Chalghoumi sait d'ailleurs, que seul, il s'épuisera. «Beaucoup d'imams veulent tendre la main aux juifs mais craignent d'être mal vus. Il faut se regrouper», répète-t-il. À l'occasion d'un dîner débat organisé par le Conseil des communautés juives du Val-de-Marne, il annonce en mars la création d'une association des imams de France. «Avec une trentaine d'imams venus principalement d'Ile-de-France et de l'Est, nous voulons échanger des expériences de terrain dans une dimension interreligieuse et citoyenne», explique-t-il. Parmi les convives, la ministre du Logement, Christine Boutin, le Grand Rabbin, Gilles Bernheim, les présidents du Consistoire et du Crif, l'évêque de Créteil, Mgr Michel Santier, et plusieurs imams du département.
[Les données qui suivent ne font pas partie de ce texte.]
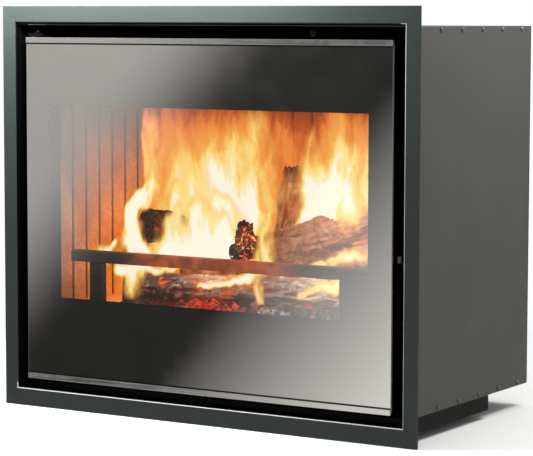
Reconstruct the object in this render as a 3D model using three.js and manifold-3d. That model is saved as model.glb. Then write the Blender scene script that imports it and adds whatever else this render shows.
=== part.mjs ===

Mais point de Lhaj Thami Breze, le président du Conseil régional du conseil des musulmans d'Ile-de-France. Ce proche des Frères musulmans a été désinvité après ses attaques virulentes contre «la barbarie israélienne» à Gaza. Entre le Crif et l'UOIF, la guerre est ouverte désormais. Mais la relation n'est guère plus florissante avec la Mosquée de Paris. Son représentant, Djelloul Seddiki, a quitté le groupe d'amitié judéo-musulmane pendant l'opération «Plomb durci». Désormais, sur les terres brûlées du rapprochement, il ne reste que Chalghoumi. La semaine dernière, il était en Israël et à Gaza, avec un prêtre et un rabbin. Pour un nouvel exercice d'équilibriste qui force l'admiration. Sans toujours convaincre.